There has not been a lot of joy in the world of hip hop lately. Manipulated by powerful forces in the music and cultural industry, hip hop’s lyrics, language and spirit have been contentious, hypersexualized, violent and filled with disunity. The billion dollar, global art form is far from its origins today.

Tragically, hip hop battles have not simply been on wax, or recordings, but on actual streets with lives lost. The killings of Young Dolph in Memphis, South Carolina rapper 18veno, New York rapper Pop Smoke and Chicago rappers Edai and FBG Duck are some of the painful deaths we have endured.

As the Honorable Minister Louis Farrakhan asked during his closing address at the recent Nubian Leadership Circle summit, “Who’s feeding the filth over the radio that makes our young people rap in a foolish way? It’s not like the early rappers who rapped with knowledge of self, but today it’s filth, it’s indecency; it is debauchery. It is the glorification of niggerism, the glorification of something that we should never call each other, ‘nigger,’ and make it seem like it’s something nice.”

Kanye West

So a difficult hour for hip hop and a difficult hour for Black people.


But there was a light shining in the darkness as Kanye West and Drake, who once had beef, performed together Dec. 9 at the Los Angeles Coliseum at a Larry Hoover Benefit Concert.  As Billboard magazine noted, “It marked the first time Kanye and Drake were on the same stage since 2016.”
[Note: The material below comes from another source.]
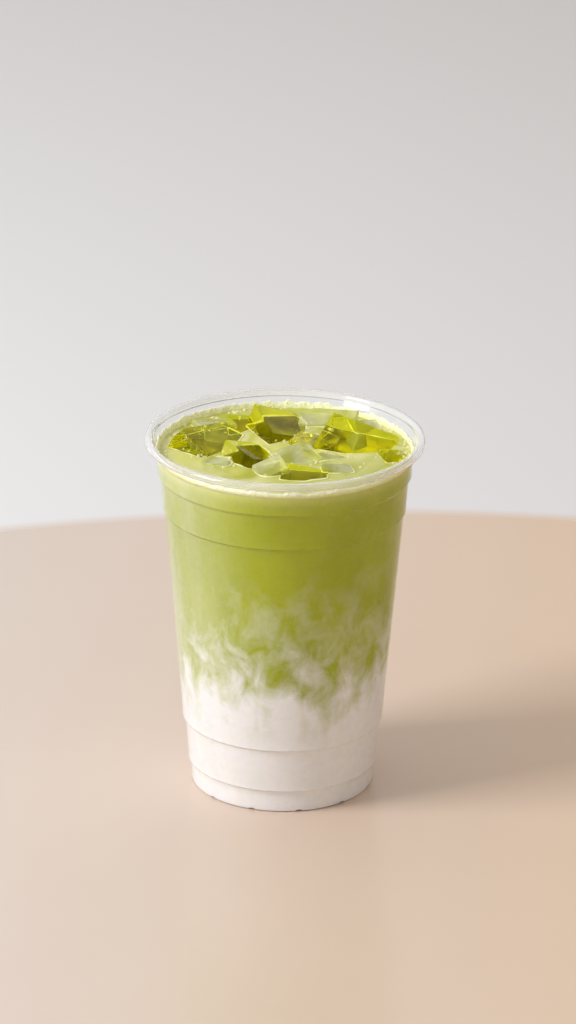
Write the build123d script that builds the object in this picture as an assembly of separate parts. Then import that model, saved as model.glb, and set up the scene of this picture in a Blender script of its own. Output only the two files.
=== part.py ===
"""Iced matcha latte in a clear, thermoformed takeaway cup.

The cup is one thin-walled piece: a notched foot ring round a raised base panel, a conical wall that
widens in four shallow moulded steps, and a lip that curls outwards into a hollow rolled rim.
Inside it stand the two layers of the drink, each a solid that fills the bore from wall to wall:
white milk below, green matcha above, up to the drink's level. Froth clings to the wall above the
level as a thin ring with an uneven upper edge. The ice that floats in the matcha is not modelled here.

Units are millimetres. The origin is the centre of the circle that the foot stands on, and +Z is up.
"""
from build123d import *

import math
import os

# ---- driving dimensions: the cup's outside -------------------------------------------------------
RIM_DIAMETER = 98.0           # over the rolled rim, the size that cold-cup lids are made for
CUP_HEIGHT = 130.0
FOOT_DIAMETER = 64.7
WALL = 0.45                   # sheet thickness, the same all over

# The moulded steps: where each starts, how tall it is, how far it leads outwards. The lower two keep
# their height above the table. The upper two belong to the lid and to stacking, so they hang from
# the rim. The plain bands between the steps share one slope, which follows from foot and rim.
FOOT_STEP = (6.2, 2.4, 1.05)
LOWER_STEP = (22.0, 3.0, 1.0)
STACK_STEP = (CUP_HEIGHT - 29.0, 2.6, 0.75)
COLLAR_STEP = (CUP_HEIGHT - 17.4, 4.2, 1.1)
STEP_ROUND = 1.3              # rounding of the two corners of a step

# ---- driving dimensions: foot and base panel -----------------------------------------------------
FOOT_ROUND = 0.9              # outer bottom corner of the foot ring
FOOT_RING_WIDTH = 3.6         # across the part of the ring that stands on the table
BASE_LIFT = 2.6               # the base panel's height above the table
BASE_SLOPE_RUN = 1.6          # how far the ring's inner side leans towards the middle
BASE_ROUND = 0.8              # rounding of the ring's inner corners
NOTCH_COUNT = 12
NOTCH_WIDTH = 3.4             # of each vent notch, where it meets the table
NOTCH_RISE = 1.0
NOTCH_FIRST_DEG = -79.0       # the first notch, measured from +X; the others follow evenly

# ---- driving dimensions: rolled rim --------------------------------------------------------------
CURL_DIAMETER = 3.0           # outside diameter of the roll
CURL_TURN_DEG = 285.0         # how far the lip is rolled round
FLARE_HEIGHT = 2.6            # the wall starts to flare this far below the middle of the roll
FLARE_STRAIGHT = 0.6          # and is upright again this far below it
FLARE_OUT = 1.3               # how far the flare leads outwards
FLARE_ROUND = 0.7

# ---- driving dimensions: drink -------------------------------------------------------------------
DRINK_DEPTH_BELOW_RIM = 6.4   # the level stands this far below the top of the rim
LAYER_HEIGHT = 50.0           # where milk gives way to matcha, above the table
SEAT_GAP = 0.05               # clearance between the drink and the cup's inner face
FROTH_HEIGHT = 3.9            # of the froth ring's highest points above the level
FROTH_THICKNESS = 0.6
DIP_COUNT = 22                # hollows between the points of its upper edge
DIP_DEPTH = 1.7               # of a middling hollow
DIP_UNEVENNESS = 0.45         # share by which the hollows' depths differ from that

PARTS = "parts"


FOOT_RADIUS = FOOT_DIAMETER / 2
FLARE_START = CUP_HEIGHT - CURL_DIAMETER / 2 - FLARE_HEIGHT
DRINK_LEVEL = CUP_HEIGHT - DRINK_DEPTH_BELOW_RIM
STEPS = (FOOT_STEP, LOWER_STEP, STACK_STEP, COLLAR_STEP)


def plain_slope():
    """How far the wall's plain bands lead outwards for each millimetre of height."""
    flare_foot = RIM_DIAMETER / 2 - CURL_DIAMETER + WALL - FLARE_OUT
    outwards = flare_foot - FOOT_RADIUS - sum(out for start, rise, out in STEPS)
    height = FLARE_START - FOOT_STEP[0] - sum(rise for start, rise, out in STEPS)
    return outwards / height


SLOPE = plain_slope()


def wall_corners():
    """Outer face of the wall as (radius, height) corners, from the foot's side up to the flare."""
    radius = FOOT_RADIUS
    height = FOOT_STEP[0]
    corners = []
    for start, rise, out in STEPS:
        radius += (start - height) * SLOPE
        corners.append((radius, start))
        radius += out
        height = start + rise
        corners.append((radius, height))
    corners.append((radius + (FLARE_START - height) * SLOPE, FLARE_START))
    return corners


WALL_CORNERS = wall_corners()
FLARE_FOOT = WALL_CORNERS[-1]


def section(inset):
    """Half of the cup's outside cross-section, moved inwards by inset, as a face right of the axis.

    It runs on above the rim, so that a caller cuts it at the height wanted.
    """
    over_top = CUP_HEIGHT + 2 * CURL_DIAMETER
    ring_inner = FOOT_RADIUS - FOOT_RING_WIDTH
    right = [
        (ring_inner - BASE_SLOPE_RUN, BASE_LIFT),
        (ring_inner, 0.0),
        (FOOT_RADIUS, 0.0),
        *WALL_CORNERS,
        (FLARE_FOOT[0] + (over_top - FLARE_START) * SLOPE, over_top),
    ]
    left = [(-radius, height) for radius, height in reversed(right)]
    with BuildSketch() as whole:
        with BuildLine():
            Polyline(*right, *left, close=True)
        make_face()
        fillet([v for v in whole.vertices() if is_at(v, right[0]) or is_at(v, right[1])], BASE_ROUND)
        fillet([v for v in whole.vertices() if is_at(v, right[2])], FOOT_ROUND)
        fillet([v for v in whole.vertices() if any(is_at(v, c) for c in WALL_CORNERS[:-1])], STEP_ROUND)
        if inset:
            offset(amount=-inset, kind=Kind.INTERSECTION, mode=Mode.REPLACE)
        with Locations((over_top, over_top)):
            Rectangle(2 * over_top, 4 * over_top, mode=Mode.INTERSECT)
    return whole.sketch


def is_at(vertex, corner):
    """Whether a vertex is at this corner, on either side of the axis."""
    return abs(abs(vertex.X) - corner[0]) < 1e-6 and abs(vertex.Y - corner[1]) < 1e-6


def turned(face):
    """The solid that a face drawn in (radius, height) makes when it is turned about Z."""
    return revolve(Plane.XZ * face, axis=Axis.Z, revolution_arc=360)


def between(face, low, high):
    """The part of a cross-section between two heights."""
    width = 4 * RIM_DIAMETER
    return face & (Pos(0, (low + high) / 2) * Rectangle(width, high - low))


def radial_rod(degrees, radius, height, inner):
    """A round rod that lies along a radius of the cup, from inner to well outside the wall."""
    rod = Cylinder(radius, RIM_DIAMETER - inner, align=(Align.CENTER, Align.CENTER, Align.MIN))
    return Rot(0, 0, degrees) * Pos(inner, 0, height) * Rot(0, 90, 0) * rod


def notches(growth):
    """The vent notches under the foot ring as rods, grown all round by growth."""
    radius = ((NOTCH_WIDTH / 2) ** 2 + NOTCH_RISE ** 2) / (2 * NOTCH_RISE)
    inner = FOOT_RADIUS - FOOT_RING_WIDTH - BASE_SLOPE_RUN
    step = 360 / NOTCH_COUNT
    rods = [
        radial_rod(NOTCH_FIRST_DEG + n * step, radius + growth, NOTCH_RISE - radius, inner)
        for n in range(NOTCH_COUNT)
    ]
    return Compound(rods)


def lip():
    """Cross-section of the flare and the roll above the wall, a strip one wall thick."""
    roll = (CURL_DIAMETER - WALL) / 2
    middle = (RIM_DIAMETER / 2 - CURL_DIAMETER / 2, CUP_HEIGHT - CURL_DIAMETER / 2)
    start = (FLARE_FOOT[0] - WALL / 2 * math.hypot(1, SLOPE), FLARE_START)
    below = (start[0] - WALL * SLOPE, start[1] - WALL)
    flare_end = (middle[0] - roll, middle[1] - FLARE_STRAIGHT)
    with BuildLine() as path:
        FilletPolyline(below, start, flare_end, (middle[0] - roll, middle[1]), radius=FLARE_ROUND)
        CenterArc(middle, roll, 180, -CURL_TURN_DEG)
    return make_face(path.wire().offset_2d(WALL / 2, kind=Kind.ARC, side=Side.BOTH, closed=True))


def cup():
    """The cup in one piece."""
    wall = between(section(0) - section(WALL), 0, FLARE_START)
    linings = (notches(WALL) - notches(0)) & turned(between(section(0), 0, CUP_HEIGHT / 2))
    return turned(wall + lip()) - notches(0) + linings


def drink(low, high):
    """The part of the drink between two heights, as wide as the bore leaves room for."""
    inset = WALL + SEAT_GAP
    return turned(between(section(inset), low, high)) - notches(inset)


def froth():
    """The froth that clings to the wall above the drink's level."""
    inset = WALL + SEAT_GAP
    top = DRINK_LEVEL + FROTH_HEIGHT
    ring = turned(between(section(inset) - section(inset + FROTH_THICKNESS), DRINK_LEVEL, top))
    half_width = math.pi * FLARE_FOOT[0] / DIP_COUNT
    for n in range(DIP_COUNT):
        depth = DIP_DEPTH * (1 + DIP_UNEVENNESS * math.sin(n * n))
        radius = (half_width ** 2 + depth ** 2) / (2 * depth)
        ring -= radial_rod(n * 360 / DIP_COUNT, radius, top - depth + radius, FOOT_RADIUS)
    return ring


def main():
    os.makedirs(PARTS, exist_ok=True)
    nodes = {
        "cup": cup(),
        "milk": drink(0, LAYER_HEIGHT),
        "matcha": drink(LAYER_HEIGHT, DRINK_LEVEL),
        "froth": froth(),
    }
    for name, shape in nodes.items():
        export_step(shape, os.path.join(PARTS, name + ".step"))
        print(name, "volume", round(shape.volume), "mm3", "solids", len(shape.solids()))


main()
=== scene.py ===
"""Iced matcha latte in a clear cup: the looks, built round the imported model."""

import math
import random

import bmesh
import bpy
from mathutils import Matrix, Vector, noise


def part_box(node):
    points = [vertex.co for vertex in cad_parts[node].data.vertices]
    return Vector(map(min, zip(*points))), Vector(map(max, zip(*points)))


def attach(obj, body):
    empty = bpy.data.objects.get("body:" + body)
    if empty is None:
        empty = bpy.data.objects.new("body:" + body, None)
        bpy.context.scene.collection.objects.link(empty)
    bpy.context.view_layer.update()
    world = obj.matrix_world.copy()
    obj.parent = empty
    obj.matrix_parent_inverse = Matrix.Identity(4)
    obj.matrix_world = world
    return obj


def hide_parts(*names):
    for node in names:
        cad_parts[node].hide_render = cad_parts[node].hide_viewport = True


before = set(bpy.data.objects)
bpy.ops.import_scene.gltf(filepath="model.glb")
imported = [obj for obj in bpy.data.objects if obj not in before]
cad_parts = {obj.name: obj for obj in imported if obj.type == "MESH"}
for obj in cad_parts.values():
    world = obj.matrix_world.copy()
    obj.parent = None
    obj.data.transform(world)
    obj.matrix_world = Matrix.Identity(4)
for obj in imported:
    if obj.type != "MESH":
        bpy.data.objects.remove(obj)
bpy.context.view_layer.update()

MM = 0.001
ROOT = "root"

# ---- sizes, in metres, as the model has them -----------------------------------------------------
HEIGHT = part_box("cup")[1][2]
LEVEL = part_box("matcha")[1][2]
RIM_RADIUS = 49.0 * MM
FOOT_RADIUS = 32.35 * MM
WALL = 0.45 * MM

# The moulded steps: where each starts, how tall it is, how far it leads outwards.
STEPS = (
    (6.2 * MM, 2.4 * MM, 1.05 * MM),
    (22.0 * MM, 3.0 * MM, 1.0 * MM),
    (HEIGHT - 29.0 * MM, 2.6 * MM, 0.75 * MM),
    (HEIGHT - 17.4 * MM, 4.2 * MM, 1.1 * MM),
)
STEP_ROUND = 0.3 * MM         # rounding of a step's corners
LEDGE_LOW = 0.3               # share of a step's outward lead below its ledge
LEDGE_START = 0.72            # share of a step's height below its ledge
BEAD = 0.14 * MM              # how far the bead on a step's upper edge stands out
BEAD_HEIGHT = 1.4 * MM

FOOT_ROUND = 0.9 * MM         # outer bottom corner of the foot ring
FOOT_RING = 3.6 * MM          # width of the foot ring
BASE_LIFT = 2.6 * MM          # the base panel's height above the table
BASE_RUN = 1.6 * MM           # how far the ring's inner side leans towards the middle
BASE_ROUND = 0.8 * MM         # rounding of the ring's inner corners
NOTCHES = 12                  # vent notches under the foot ring
NOTCH_WIDTH = 3.4 * MM
NOTCH_RISE = 1.0 * MM
NOTCH_FIRST = math.radians(-79)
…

But more than the performances and music was the beautiful sign of two young, talented and wealthy Black men coming together for another Black man who has spent nearly 50 years in prison. Larry Hoover, the legendary leader of the Gangster Disciples who moved the group to the philosophy of Growth and Development, languishes in federal prison.

And as his son Larry Hoover, Jr., said during an interview with Kanye, the man should be home now.  At a time when there is so much chaos and death in the streets along with the disintegration of Chicago’s mythic street organizations over the years, Mr. Hoover could help solve some of the violence problem.
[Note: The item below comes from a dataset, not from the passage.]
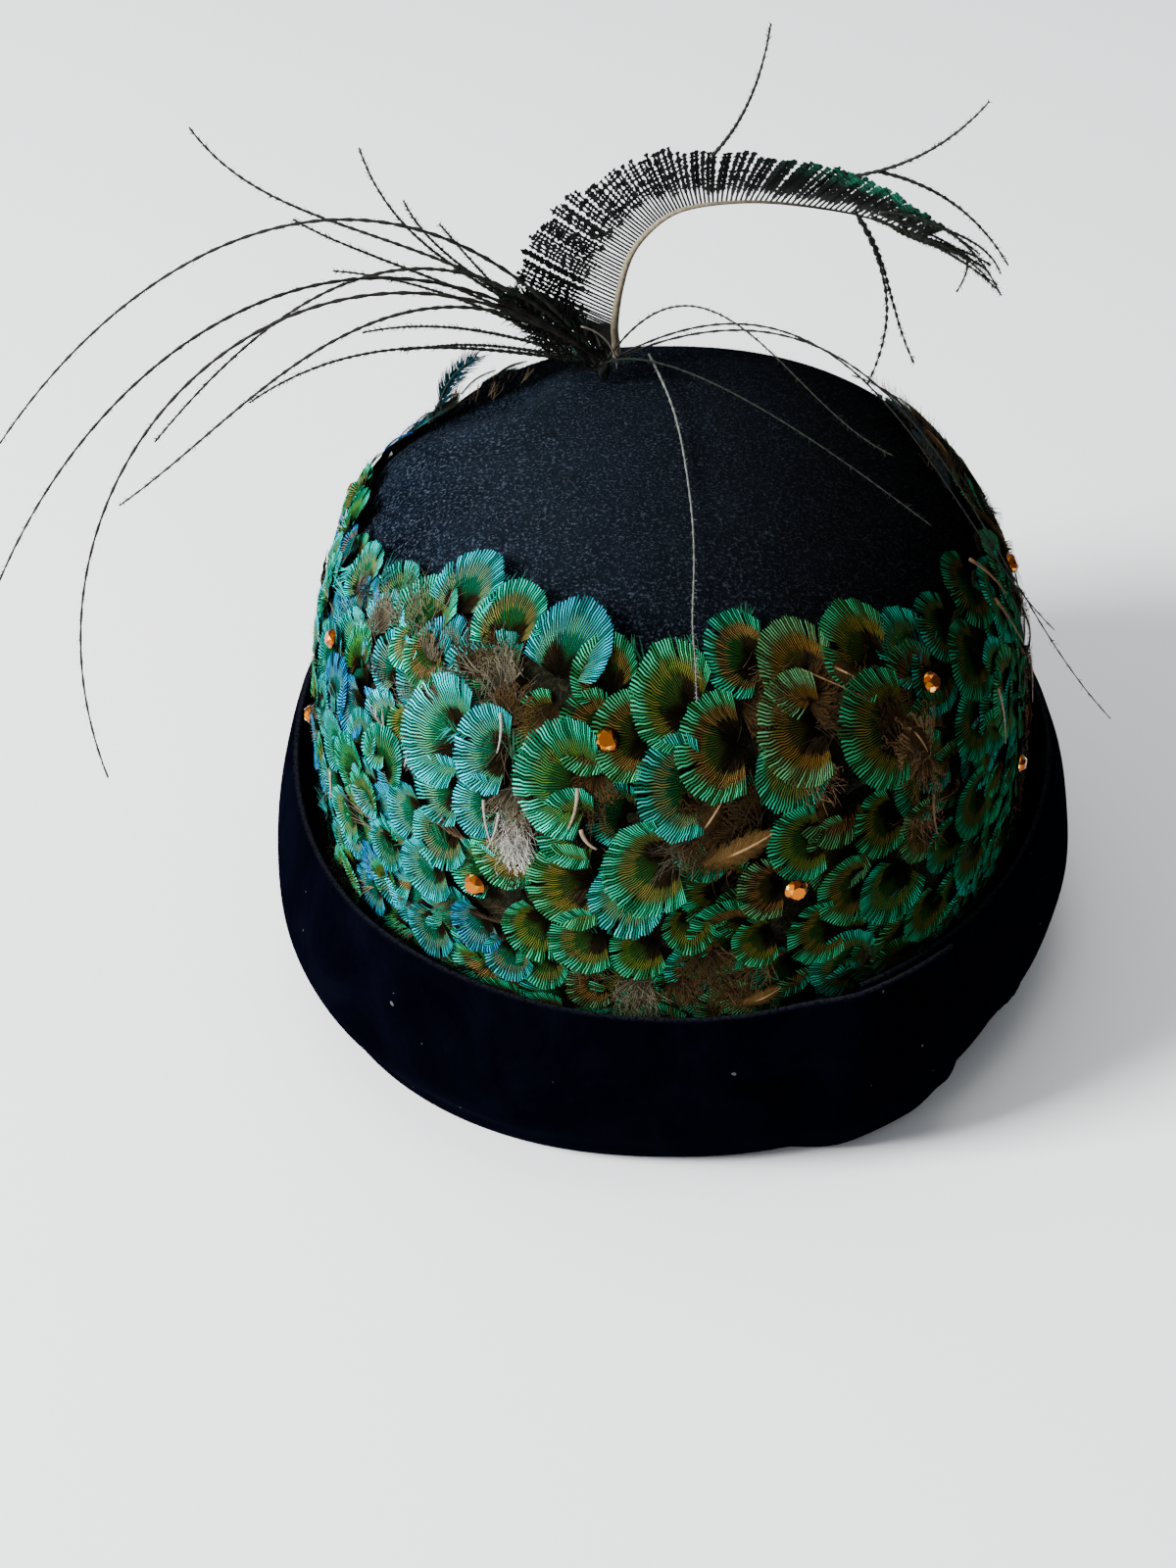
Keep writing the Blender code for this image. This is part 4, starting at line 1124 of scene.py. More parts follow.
FLUFF = (
    # degrees round, way up, radius, tip's turn up from the left, tone
    (-136, 0.60, 9.0, 60, "grey"),
    (-131, 0.57, 8.0, 20, "grey"),
    (-127, 0.62, 8.5, 90, "brown"),
    (-121, 0.62, 8.0, 70, "grey"),
    (-118, 0.59, 8.0, 120, "brown"),
    (-112, 0.58, 9.0, -70, "brown"),
    (-115, 0.49, 9.0, -85, "grey"),
    (-114, 0.44, 8.0, -80, "white"),
    (-111, 0.50, 8.0, -60, "brown"),
    (-103, 0.53, 8.0, -80, "brown"),
    (-86, 0.50, 11.0, 10, "brown"),
    (-84, 0.47, 10.0, -10, "brown"),
    (-81, 0.51, 9.0, 40, "brown"),
    (-90, 0.47, 8.0, -20, "brown"),
    (-78, 0.61, 9.0, -160, "brown"),
    (-67, 0.61, 10.0, 190, "brown"),
    (-60, 0.61, 9.0, 150, "brown"),
    (-54, 0.53, 11.0, 60, "beige"),
    (-53, 0.50, 9.0, -60, "beige"),
    (-56, 0.56, 9.0, 100, "brown"),
    (-71, 0.54, 8.0, -90, "beige"),
    (-54, 0.45, 8.0, -80, "beige"),
    (-86, 0.31, 10.0, -90, "brown"),
    (-82, 0.27, 9.0, -60, "brown"),
    (-90, 0.27, 8.0, -100, "brown"),
    (-96, 0.27, 8.0, -60, "grey"),
    (-103, 0.31, 8.0, -60, "brown"),
    (-168, 0.37, 8.0, 200, "grey"),
    (-165, 0.27, 8.0, 200, "grey"),
    (-156, 0.21, 8.0, -90, "grey"),
    (-148, 0.60, 8.0, 100, "grey"),
    (-152, 0.52, 7.0, 60, "brown"),
    (-146, 0.44, 7.0, 40, "grey"),
    (174, 0.48, 8.0, 170, "grey"),
    (166, 0.56, 8.0, 100, "grey"),
    (3, 0.58, 9.0, 100, "brown"),
    (-4, 0.54, 10.0, -90, "brown"),
    (-9, 0.50, 10.0, -80, "beige"),
    (-13, 0.44, 10.0, -90, "brown"),
    (-16, 0.37, 10.0, -100, "beige"),
    (-20, 0.30, 9.0, -90, "brown"),
    (-30, 0.24, 8.0, -80, "brown"),
)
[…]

We were given a sign that despite our self-hatred and the enemy’s machinations, we can resolve differences, find the path to reconciliation, appreciate one another and move forward.  Again, as the Minister observed in a Dec. 4 message, “We are descendants of the Creator Himself. So when I say to you, ‘my brother,’ it’s because God is our Creator and our Father. So you are my natural brother, my natural sister who has been made unnatural by an unnatural enemy.”

Kanye and Drake together were a welcome sign in a day when Twitter trolling, social media insults and threats are leaving mothers burying their sons and children losing their fathers. And while neither Kanye nor Drake are in the “gangsta rap” tradition, light in the midst of darkness is important.


Mutual respect and unity for a bigger cause are essential. So these influencers offer our young people an example of how conflict doesn’t need to last forever. Ego doesn’t need to rule our lives and psyches. Hatred doesn’t need to permeate our existence. We have lost too many already to rap beefs, gang rivalries, envy and jealousy.

The enemy hates these powerful images and the critique that Kanye offers of society, politics, the record industry and lending his billionaire status to a man many see as a political prisoner in America. This is not the negro that the Caucasian loves to see, this is something different. And if one can be different than others can be different. Each can offer skill, talent and intellect to the mission of reconciliation and find work in the vineyard of freedom, justice and equality.

Imagine thousands seeing Kanye and Drake together and hearing about the need to free a Black man the U.S. is holding hostage. What could their influence yield?

“Draped in the ‘Free Hoover’ merchandise designed by Balenciaga which retailed for hundreds of dollars at the venue, the Chicago native kicked off his set with Donda’s ‘Praise God’ before moving into early classics from his discography that made the world fall in love with Ye such as ‘Jesus Walks,’ ‘Gold Digger,’ ‘All Falls Down,’ ‘Touch the Sky’ and Graduation’s ‘Stronger,’ ” Billboard reported.

And, according to Source magazine, “In an interview with Billboard, J. Prince spoke about the concert and the reconciliation between Ye and Drake. ‘We have to start with the name Larry Hoover. He planted the seed,’ J. Prince said. ‘He wanted Kanye and Drake to come together in the name of peace. His son Larry Jr. was hanging out with Kanye a lot, and of course, Drake is my son, but [Hoover] planted the seed, and I watered it.’ ”

Let’s keep planting, watering seeds and shining the light of purpose and unity on those seeds as we call our people to the right path and a new day in the sun—a day of perpetual peace and progress.